7. The evening handoff ritual
The after-school ritual does not have to end right after pickup. Sometimes the most helpful tiny ritual is the handoff into the evening. That might be lighting a lamp, changing into comfortable clothes, putting on mellow music, or naming one thing you are grateful made it home with you today.
The point is not to force gratitude or create a perfect golden-hour family scene. It is simply to mark the shift from the outside world into the inner life of home. That kind of sensory cue can be especially helpful for children who move through the day at full speed and need help noticing when it is safe to soften.
I think this is also where natural living shines in a very quiet way. Warm soup, softer lighting, washed fruit on the table, socks off, a window cracked open, hands in dishwater, a familiar scent in the kitchen. These are ordinary things, but they tell the body that home is not just where we land. It is where we can let down a little.

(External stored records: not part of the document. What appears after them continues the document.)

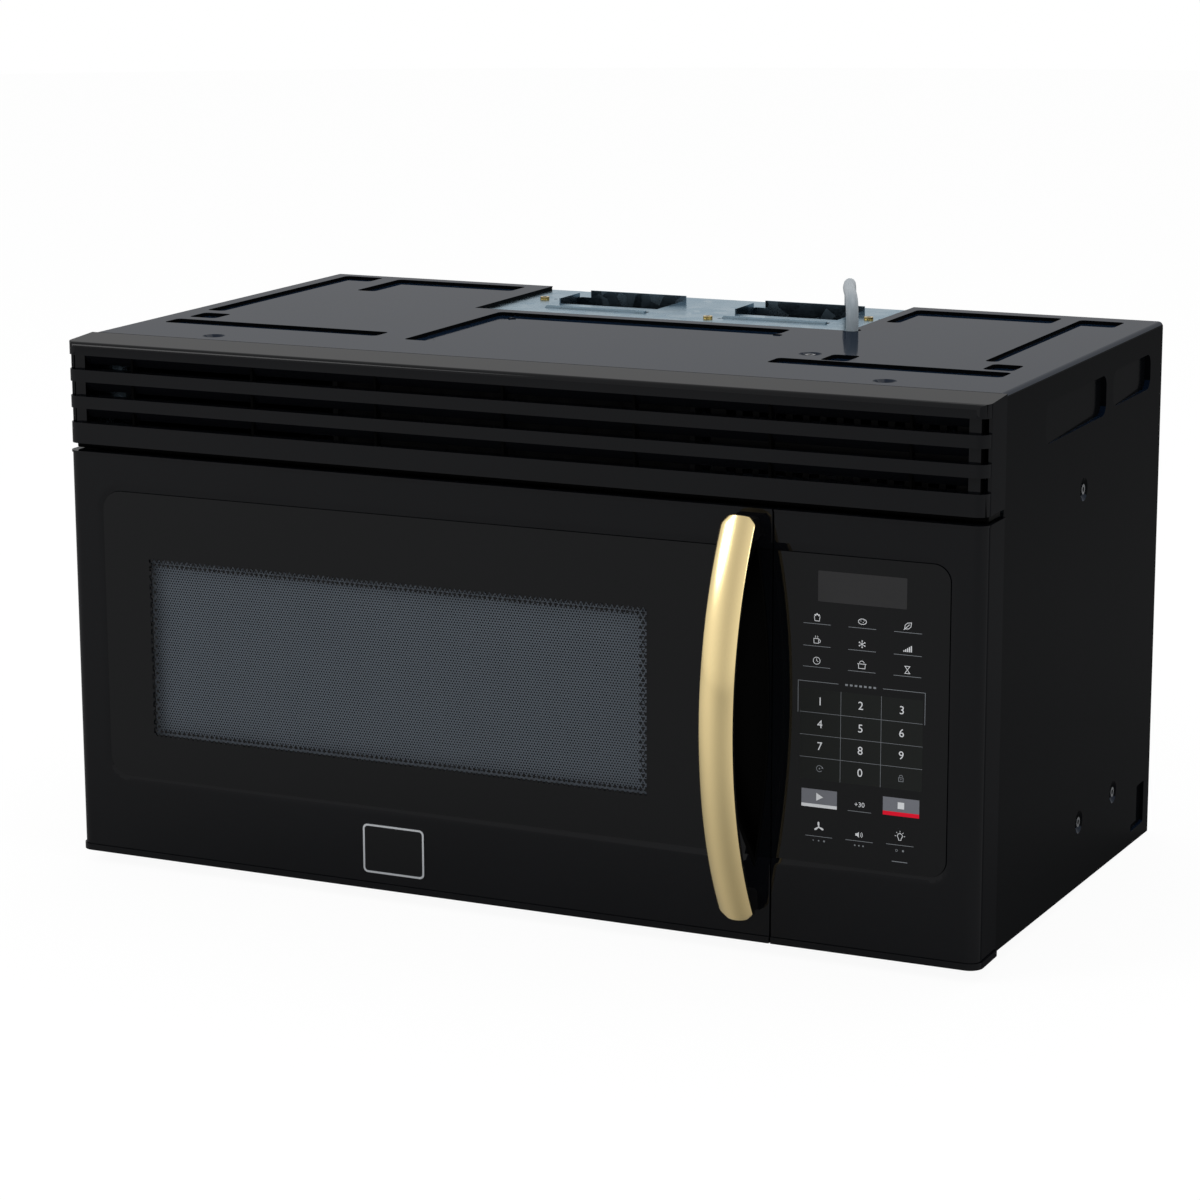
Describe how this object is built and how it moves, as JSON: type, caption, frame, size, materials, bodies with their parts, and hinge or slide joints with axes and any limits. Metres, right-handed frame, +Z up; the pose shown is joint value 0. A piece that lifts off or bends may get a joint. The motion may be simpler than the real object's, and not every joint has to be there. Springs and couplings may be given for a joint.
{
  "type": "over the range microwave oven",
  "caption": "Over-the-range microwave oven: left-hinged glass door with a bowed handle, louvred vent grille, touch controls, blower vent and turntable.",
  "frame": {"origin": "middle of the footprint, on the surface under the base, the mains lead left out", "axes": "+X to the right seen from the front, -Y towards the user, +Z up"},
  "size_m": [0.7614, 0.6365, 0.4516],
  "materials": {
    "case_black": "satin black enamel over pressed steel",
    "galvanised": "zinc coated sheet, dull",
    "grey_enamel": "light grey oven enamel",
    "gloss_black": "gloss black moulding",
    "satin_black": "fine satin black moulding",
    "door_glass": "smoked tempered glass, black printed border",
    "clear_glass": "clear tempered glass",
    "panel_glass": "black printed glass with white legends",
    "display_window": "smoked display window",
    "screen": "black perforated steel",
    "gold": "satin champagne metal",
    "badge": "brushed metal, dark tint",
    "steel": "bright zinc plated",
    "brass_screw": "yellow passivated",
    "filter": "layered aluminium mesh",
    "filter_frame": "charcoal filter frame and media",
    "white_plastic": "natural white moulding",
    "motor_steel": "zinc plated motor can",
    "board": "green circuit board with parts",
    "lamp_glass": "clear lamp glass",
    "lens": "fluted clear lens",
    "grey_cord": "grey jacket, smooth"
  },
  "bodies": {
    "case": {"back_plate": "case_black", "base_pan": "galvanised", "blower_housings": "galvanised", "blower_motor": "motor_steel", "cabinet_nuts": "galvanised", "capacitor": "motor_steel", "case_screws": "steel", "cavity_box": "grey_enamel", "cavity_lamp": "lamp_glass", "charcoal_filter": "filter_frame", "component_shelf": "galvanised", "control_board": "board", "control_panel": "gloss_black", "cooktop_lamps": "lamp_glass", "cooling_fan_motor": "motor_steel", "cooling_fan_shroud": "galvanised", "cord_coil": "grey_cord", "cord_gland": "grey_cord", "display_window": "display_window", "door_hinges": "case_black", "exhaust_plate": "galvanised", "exhaust_screws": "brass_screw", "front_frame": "case_black", "interlock_bracket": "satin_black", "interlock_switches": "satin_black", "magnetron": "motor_steel", "outer_case": "case_black", "panel_glass": "panel_glass", "plug": "grey_cord", "power_cord": "grey_cord", "transformer": "motor_steel", "turntable_motor": "motor_steel", "vent_grille": "gloss_black", "vent_screen": "galvanised", "waveguide": "galvanised", "waveguide_cover": "white_plastic"},
    "door": {"door_frame": "gloss_black", "door_glass": "door_glass", "finger_pocket": "satin_black", "door_screen": "screen", "door_inner_panel": "screen", "choke_cover": "satin_black", "inner_window": "clear_glass", "handle_bar": "gold", "handle_liner": "satin_black", "badge_plate": "badge"},
    "latch": {"latch_hook": "satin_black", "latch_spring": "steel"},
    "coupler": {"drive_coupler": "white_plastic"},
    "tray": {"glass_tray": "clear_glass"},
    "ring": {"roller_ring": "white_plastic"},
    "roller_a": {"roller_1": "white_plastic"},
    "roller_b": {"roller_2": "white_plastic"},
    "roller_c": {"roller_3": "white_plastic"},
    "blower_rotor": {"blower_shaft": "steel", "blower_wheels": "white_plastic"},
    "cooling_fan": {"cooling_fan_blade": "white_plastic"},
    "filter_left": {"grease_filter_left": "filter"},
    "filter_right": {"grease_filter_right": "filter"},
    "lamp_cover": {"light_cover": "lens"}
  },
  "joints": [
    {"name": "door_hinge", "type": "hinge", "parent": "case", "child": "door", "pos_m": [-0.371, -0.1575, 0.173], "axis": [0, 0, -1], "range_deg": [0, 100]},
    {"name": "latch_slide", "type": "slide", "parent": "door", "child": "latch", "axis": [0, 0, 1], "range_m": [0, 0.005], "stiffness_N_per_m": 400, "springref_m": -0.003, "deforming": ["latch_spring"]},
    {"name": "coupler_spin", "type": "hinge", "parent": "case", "child": "coupler", "pos_m": [-0.085, 0.0299, 0.075], "axis": [0, 0, 1], "continuous": true},
    {"name": "tray_lift", "type": "slide", "parent": "coupler", "child": "tray", "axis": [0, 0, 1], "range_m": [0, 0.03]},
    {"name": "ring_spin", "type": "hinge", "parent": "case", "child": "ring", "pos_m": [-0.085, 0.0299, 0.073], "axis": [0, 0, 1], "continuous": true},
    {"name": "roller_a_spin", "type": "hinge", "parent": "ring", "child": "roller_a", "pos_m": [-0.085, 0.1269, 0.073], "axis": [0, 1, 0], "continuous": true},
    {"name": "roller_b_spin", "type": "hinge", "parent": "ring", "child": "roller_b", "pos_m": [-0.169, -0.0186, 0.073], "axis": [-0.866, -0.5, 0], "continuous": true},
    {"name": "roller_c_spin", "type": "hinge", "parent": "ring", "child": "roller_c", "pos_m": [-0.001, -0.0186, 0.073], "axis": [0.866, -0.5, 0], "continuous": true},
    {"name": "blower_spin", "type": "hinge", "parent": "case", "child": "blower_rotor", "pos_m": [0.003, 0.1525, 0.3619], "axis": [1, 0, 0], "continuous": true},
    {"name": "cooling_fan_spin", "type": "hinge", "parent": "case", "child": "cooling_fan", "pos_m": [0.275, 0.1995, 0.235], "axis": [0, 1, 0], "continuous": true},
    {"name": "filter_left_slide", "type": "slide", "parent": "case", "child": "filter_left", "axis": [0, 0, -1], "range_m": [0, 0.06]},
    {"name": "filter_right_slide", "type": "slide", "parent": "case", "child": "filter_right", "axis": [0, 0, -1], "range_m": [0, 0.06]},
    {"name": "lamp_cover_hinge", "type": "hinge", "parent": "case", "child": "lamp_cover", "pos_m": [0, -0.0425, 0.0058], "axis": [1, 0, 0], "range_deg": [0, 90]}
  ],
  "couplings": [
    {"joint": "ring_spin", "follows": "coupler_spin", "ratio": 0.5},
    {"joint": "roller_a_spin", "follows": "coupler_spin", "ratio": -7.2388},
    {"joint": "roller_b_spin", "follows": "coupler_spin", "ratio": -7.2388},
    {"joint": "roller_c_spin", "follows": "coupler_spin", "ratio": -7.2388}
  ]
}
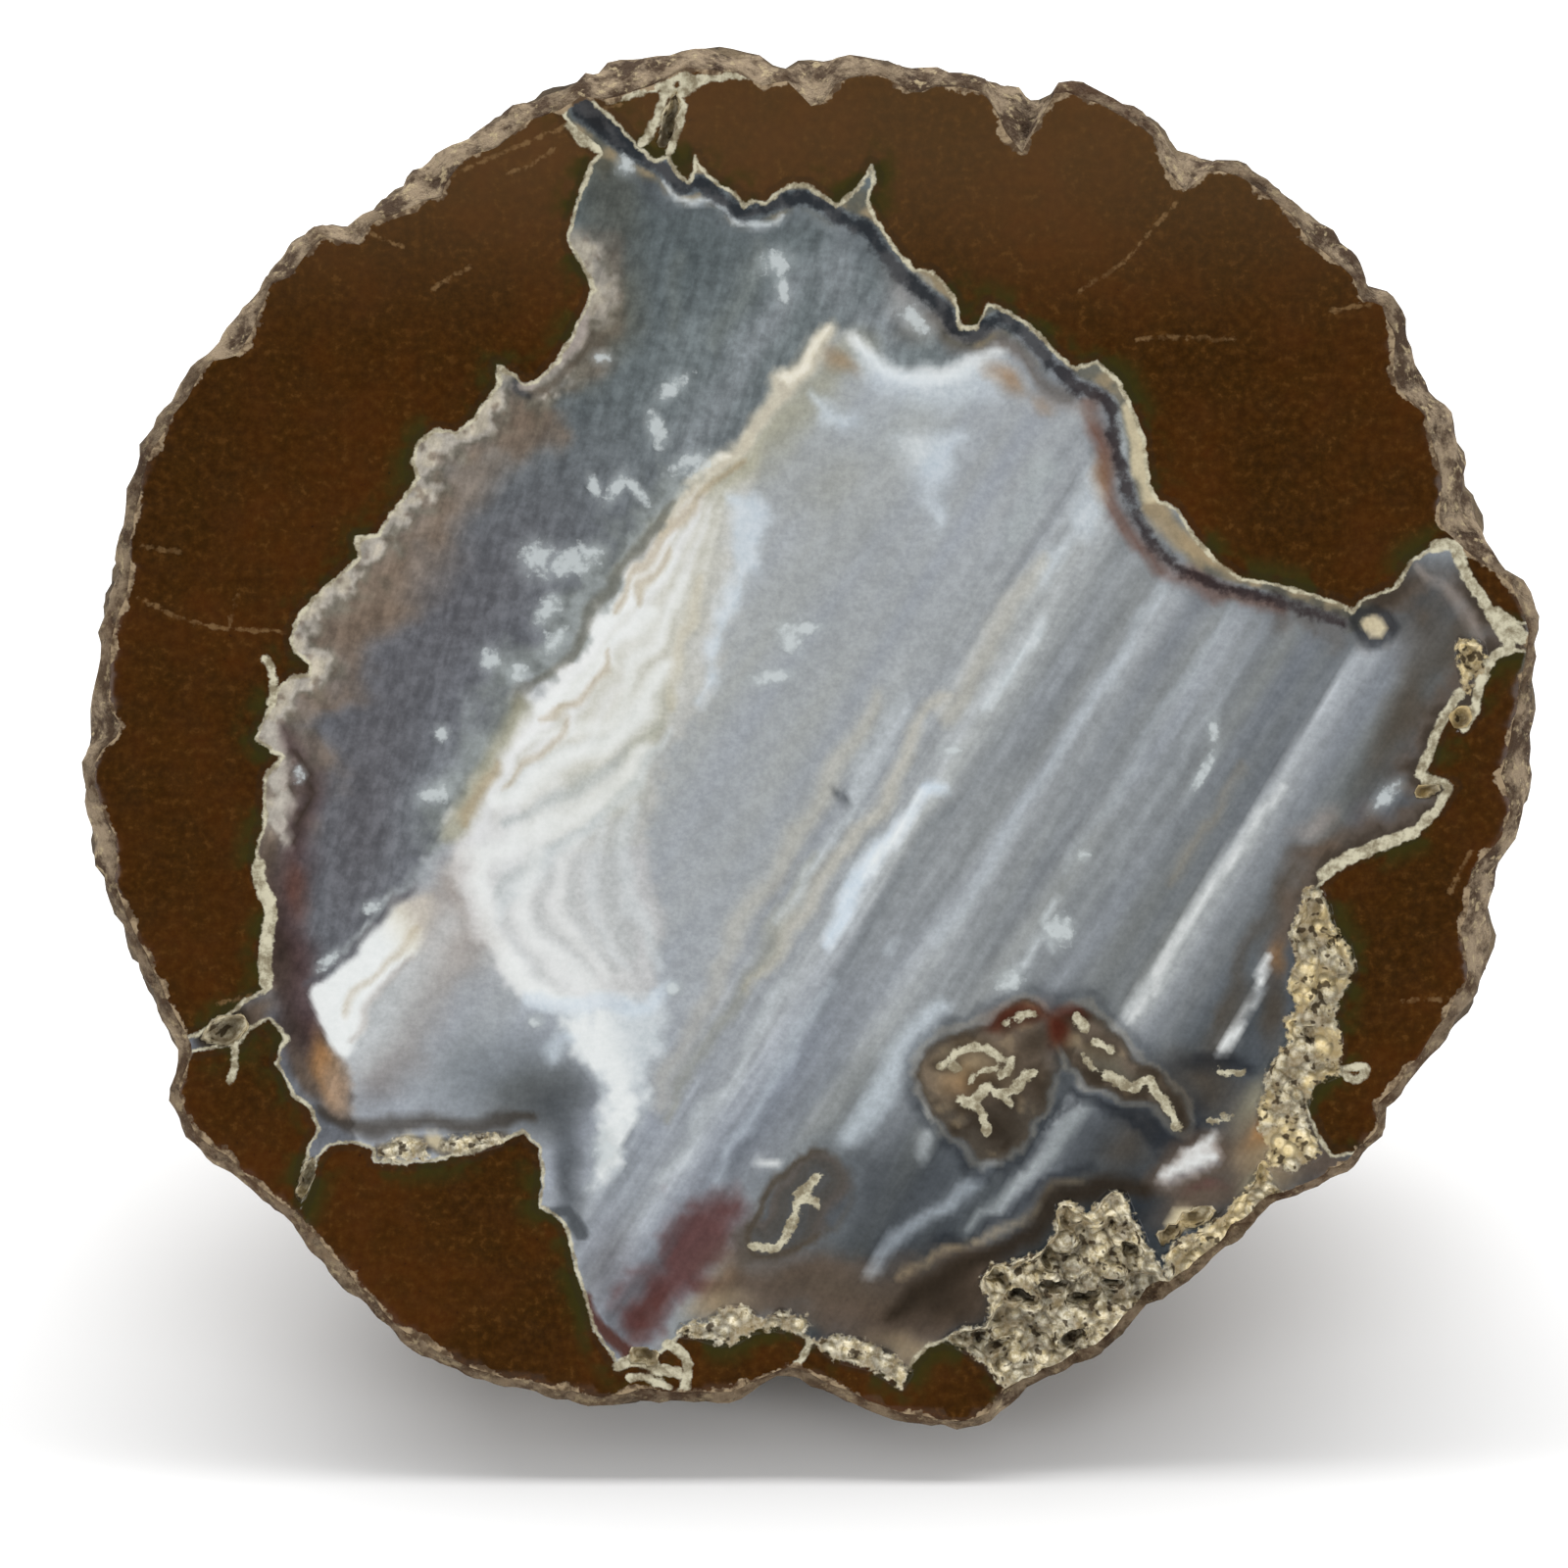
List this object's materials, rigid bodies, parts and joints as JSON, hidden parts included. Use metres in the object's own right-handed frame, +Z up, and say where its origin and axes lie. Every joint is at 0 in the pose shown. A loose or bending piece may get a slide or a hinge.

How to Choose Rituals That Actually Fit Your Family
Match the ritual to your child’s real temperament
Some children need to move before they can connect. Some need food before words. Some need closeness, and some need a little space first. The best after-school ritual is not the cutest one. It is the one that fits the actual child in front of you.
This is where it helps to observe before you optimize. Notice what your child tends to need on ordinary days, not just hard ones. Over time, patterns show up.
Keep it repeatable, not impressive
Tiny rituals work because they are easy enough to keep. If a ritual takes too much setup, too much cleanup, or too much emotional labor from you, it may not survive real life. The goal is not to build a perfect system but to create a rhythm you can return to on tired Tuesdays.
I always come back to this question: can I still do this when I’m low on energy? If the answer is yes, it has a much better chance of becoming part of the family fabric.
Let the ritual stay flexible as seasons change
What works in September may not work in February. A child starting kindergarten may need different support than that same child six months later. The beauty of rituals is that they can evolve without losing their heart.
You can keep the feeling while changing the form. Fresh air might become cocoa on the porch in colder months. Snack-and-settle might turn into soup-and-story as your family rhythm shifts.
Gentle Rhythms
- Keep one “arrival basket” near the door with a water bottle spot, a snack napkin, and a place for school papers. It cuts down on scattered energy and makes the entry moment feel gentler.
- Try lowering sound before asking for connection. I’ve found that turning off background TV and keeping the first few minutes quieter helps everyone regulate faster.
- Offer a sensory shift before a verbal one. A sliced pear, cold water, handwashing, outdoor air, or softer clothes can do more than a dozen questions.
- Choose one side-by-side task that naturally happens most afternoons and make it your reconnection anchor. Folding laundry, cutting vegetables, or watering plants all count.
- Leave a little margin before homework or evening commitments when you can. Even ten softer minutes can change how the whole rest of the evening feels.
When Home Feels Like an Exhale
I do not think after-school rituals need to be fancy to be meaningful. In fact, the smallest ones are often the most powerful because they are easy to repeat and gentle enough to become part of your family’s emotional landscape. Children may not always remember the exact snack, prompt, or porch moment, but they do remember how home felt when they arrived there.
That is really the heart of all of this for me. We are not trying to engineer perfect afternoons. We are creating tiny, trustworthy rhythms that help our kids unwind and remind them that connection is waiting here, even on the messy days, especially on the messy days.
And maybe that is the real gift of a ritual. It gives both mother and child something soft to return to. Not a fix, not a formula, just a small shared rhythm that says, you are home now, and we can begin again from here.